What is "drive" anyway? And why should care?

What is "drive" anyway? And why should care?

What is "drive" really?

When we’re talking about women's wellness, there are so many things to discuss. One of the indicators of healthy hormone function is a healthy drive.

We hear this word A LOT! L-I-B-I-D-O, what does it really mean? Simply speaking, it's your "drive." But there is a lot more to it than that. In the simplest of terms: a high "drive" means you have higher desire. A lower "drive" means you have a lower desire. But let's unpack this shall we?

So, what causes a higher or lower libido?

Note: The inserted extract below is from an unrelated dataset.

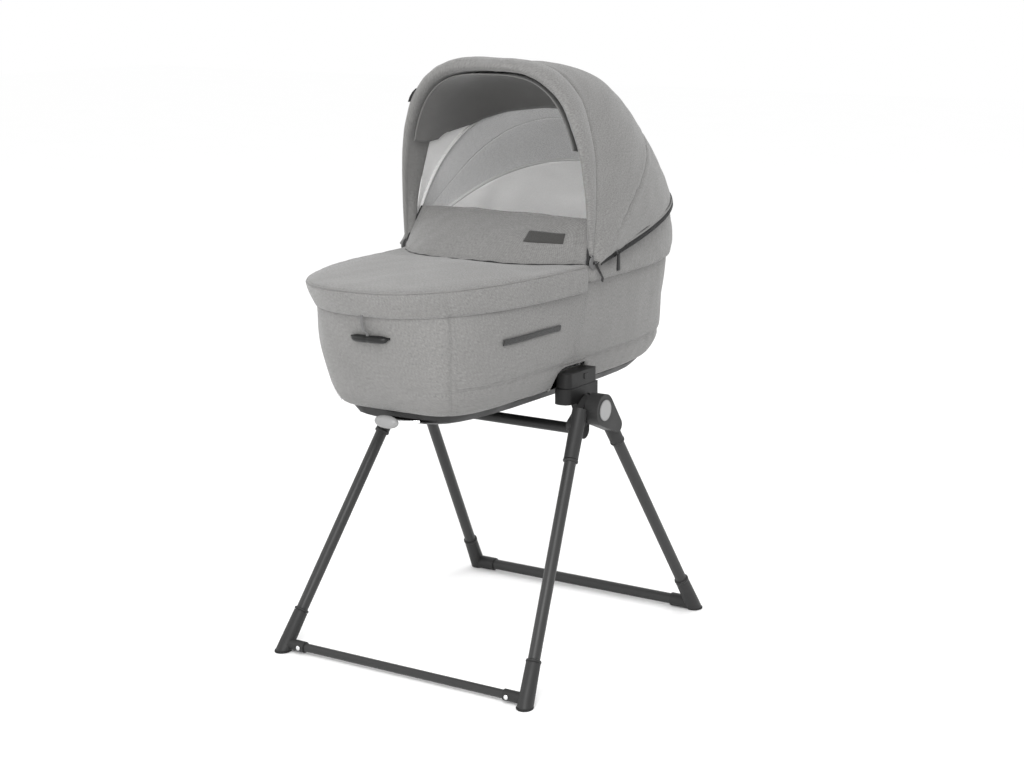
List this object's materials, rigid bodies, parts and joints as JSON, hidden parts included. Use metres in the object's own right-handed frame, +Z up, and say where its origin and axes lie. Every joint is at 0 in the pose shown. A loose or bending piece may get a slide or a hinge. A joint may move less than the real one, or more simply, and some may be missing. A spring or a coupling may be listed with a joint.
{
  "type": "bassinet on stand",
  "caption": "Fabric bassinet with folding hood and foot cover, clipped on a folding stand with splayed tube legs.",
  "frame": {"origin": "centre of the overall box at floor level", "axes": "+Z up, +X across to the side with the zip pull, -Y the foot end and +Y the head end"},
  "size_m": [0.5694, 0.94, 1.0993],
  "materials": {
    "shell_fabric": "grey melange twill",
    "lining_fabric": "white woven lining",
    "visor_fabric": "dark grey woven",
    "mattress_fabric": "white quilted cover",
    "dark_plastic": "fine grained moulding",
    "light_plastic": "satin silver grey",
    "leg_paint": "powder coated charcoal",
    "bar_paint": "powder coated black",
    "bright_metal": "bright zinc",
    "board_plastic": "grey moulding",
    "trim_dark": "black zip, tape and label"
  },
  "bodies": {
    "stand_hub": {"hub_right": "dark_plastic", "hub_left": "dark_plastic", "pivot_bolt_right": "bright_metal", "pivot_bolt_left": "bright_metal", "top_crossbar": "bar_paint"},
    "front_legs": {"front_knuckle_right": "dark_plastic", "front_knuckle_left": "dark_plastic", "front_leg_tube_right": "leg_paint", "front_leg_tube_left": "leg_paint", "front_foot_right": "dark_plastic", "front_foot_left": "dark_plastic", "front_bottom_bar": "leg_paint", "front_bracket_bolt_right": "bright_metal", "front_bracket_bolt_left": "bright_metal"},
    "rear_legs": {"rear_knuckle_right": "dark_plastic", "rear_knuckle_left": "dark_plastic", "pivot_cap_right": "light_plastic", "pivot_cap_left": "light_plastic", "rear_leg_tube_right": "leg_paint", "rear_leg_tube_left": "leg_paint", "rear_foot_right": "dark_plastic", "rear_foot_left": "dark_plastic", "rear_bottom_bar": "leg_paint"},
    "cot": {"side_shell": "shell_fabric", "inner_lining": "lining_fabric", "base_tray": "dark_plastic", "rim_frame": "board_plastic", "clip_adapter_right": "dark_plastic", "clip_adapter_left": "dark_plastic", "apron_cover": "shell_fabric", "head_band": "shell_fabric", "hood_rear_panel": "shell_fabric", "hood_hinge_right": "board_plastic", "hood_hinge_left": "board_plastic", "hood_zip": "trim_dark", "foot_hook": "dark_plastic", "elastic_loop": "shell_fabric", "side_tape_right": "trim_dark", "side_tape_left": "trim_dark", "mattress_foot": "mattress_fabric"},
    "backrest": {"backrest_board": "board_plastic", "mattress_head": "mattress_fabric"},
    "adjuster": {"adjuster_knob": "light_plastic", "adjuster_link": "bright_metal"},
    "release_right": {"release_button_right": "dark_plastic"},
    "release_left": {"release_button_left": "dark_plastic"},
    "hood_middle": {"hood_middle_panel": "shell_fabric", "hood_lining": "lining_fabric", "middle_bow": "board_plastic"},
    "hood_front": {"hood_front_panel": "shell_fabric", "hood_front_band": "shell_fabric", "front_bow": "board_plastic", "visor_panel": "visor_fabric"},
    "wind_flap": {"wind_flap": "shell_fabric", "blank_label": "trim_dark"},
    "zip_pull": {"zip_pull": "trim_dark"}
  },
  "joints": [
    {"name": "front_legs_fold", "type": "hinge", "parent": "stand_hub", "child": "front_legs", "pos_m": [0, 0, 0.463], "axis": [1, 0, 0], "range_deg": [0, 32]},
    {"name": "rear_legs_fold", "type": "hinge", "parent": "stand_hub", "child": "rear_legs", "pos_m": [0, 0, 0.463], "axis": [1, 0, 0], "range_deg": [-32, 0]},
    {"name": "cot_lift", "type": "slide", "parent": "stand_hub", "child": "cot", "axis": [0, 0, 1], "range_m": [0, 0.05]},
    {"name": "hood_middle_fold", "type": "hinge", "parent": "cot", "child": "hood_middle", "pos_m": [0, -0.01, 0.735], "axis": [-1, 0, 0], "range_deg": [0, 25]},
    {"name": "hood_front_fold", "type": "hinge", "parent": "hood_middle", "child": "hood_front", "pos_m": [0, -0.01, 0.735], "axis": [-1, 0, 0], "range_deg": [0, 23]},
    {"name": "wind_flap_fold", "type": "hinge", "parent": "cot", "child": "wind_flap", "pos_m": [0, -0.004, 0.7365], "axis": [1, 0, 0], "range_deg": [0, 60]},
    {"name": "backrest_tilt", "type": "hinge", "parent": "cot", "child": "backrest", "pos_m": [0, 0.03, 0.5135], "axis": [1, 0, 0], "range_deg": [0, 18]},
    {"name": "adjuster_slide", "type": "slide", "parent": "cot", "child": "adjuster", "axis": [1, 0, 0], "range_m": [0, 0.03]},
    {"name": "release_right_push", "type": "slide", "parent": "cot", "child": "release_right", "axis": [-1, 0, 0], "range_m": [0, 0.0025], "stiffness_N_per_m": 400},
    {"name": "release_left_push", "type": "slide", "parent": "cot", "child": "release_left", "axis": [1, 0, 0], "range_m": [0, 0.0025], "stiffness_N_per_m": 400},
    {"name": "zip_pull_swing", "type": "hinge", "parent": "cot", "child": "zip_pull", "pos_m": [0.2262, 0.052, 0.745], "axis": [0, -1, 0], "range_deg": [0, 80]}
  ],
  "couplings": [
    {"joint": "rear_legs_fold", "follows": "front_legs_fold", "ratio": -1},
    {"joint": "hood_front_fold", "follows": "hood_middle_fold", "ratio": 0.92},
    {"joint": "adjuster_slide", "follows": "backrest_tilt", "m_per_rad": 0.0952}
  ]
}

Your libido might fluctuate depending on your level of stress or anxiety, how tired you are, the medication you are taking (including birth control), hormonal changes that come with age, various medical conditions, pregnancy, postpartum, your period, traumatic experiences related to sex, or intimacy issues. There are a whole host of factors involved. It's incredubly complex. There are so many factors that can contribute to a sex drive

But, why is this even important? 

Sex helps with stress relief in a really big way.  And we all need that. It also helps boost your immune system. Those are just two examples. You might think sex isn't that important in your day to day life, but it actually impacts your health in more ways than you think. It's not just about having a healthy relationship with your partner. To be honest, that is the least of our concerns. What we care about is your female health first and foremost. Now that we have that out of the way, let's keep going. 

So, what does a healthy sex drive look like?

There’s no one-size-fits-all answer to this question—we all have differing needs, so one woman’s sexual life may not be your cup of tea. That’s okay. There is no right answer here. Don't compare yourself to others to get to the right answer. Instead, ask yourself a few questions:

  • Am I satisfied with my level of desire for sex?
  • Am I satisfied with the quality of sex I have?
  • Has there been a sudden change with my desire for sex?

These questions can help you determine whether your libido is on track, or if there is something you want to change. And be honest with yourself. 

What can you do to improve your libido?

If your libido is lower than what feels comfortable and healthy for you, consider:

  • Speak to your doctor. There’s no shame in consulting your doctor. They can help you determine what is causing decreased libido and offer solutions.
  • Consult a sex therapist or counselor. Libido is as tied to your mental state and emotions as it is linked to your physical health. Discussing your experiences, needs, and challenges with an expert can make a world of a difference.
  • Exercise more. Not only will regular exercise help you perform better, but it will also increase your stamina, improve your self-confidence, and lift your mood—all things that boost libido.
  • Increase the amount of sleep you get. More (and better-quality) sleep helps you feel more energized and less stressed. Studies have shown direct links between getting more sleep and a higher desire for sex, with one study showing that an extra hour of sleep in women led to a 14% increase in the likelihood of having sex the next day.
  • Try natural supplements and nutrients that increase your sex drive. Just like health supplements can improve your brain function or help you get clearer skin, sexual health supplements can provide the boost you need. We may be biased here, but our collection of hormonal health supplements help increase libido, mood, and a whole host of other things!
  • In certain cases, try hormone therapy. After consulting with your doctor, the right course of action for you might involve hormone therapy, which means taking estrogen (or testosterone)—both of which play important roles in women’s sexual function—to increase your libido.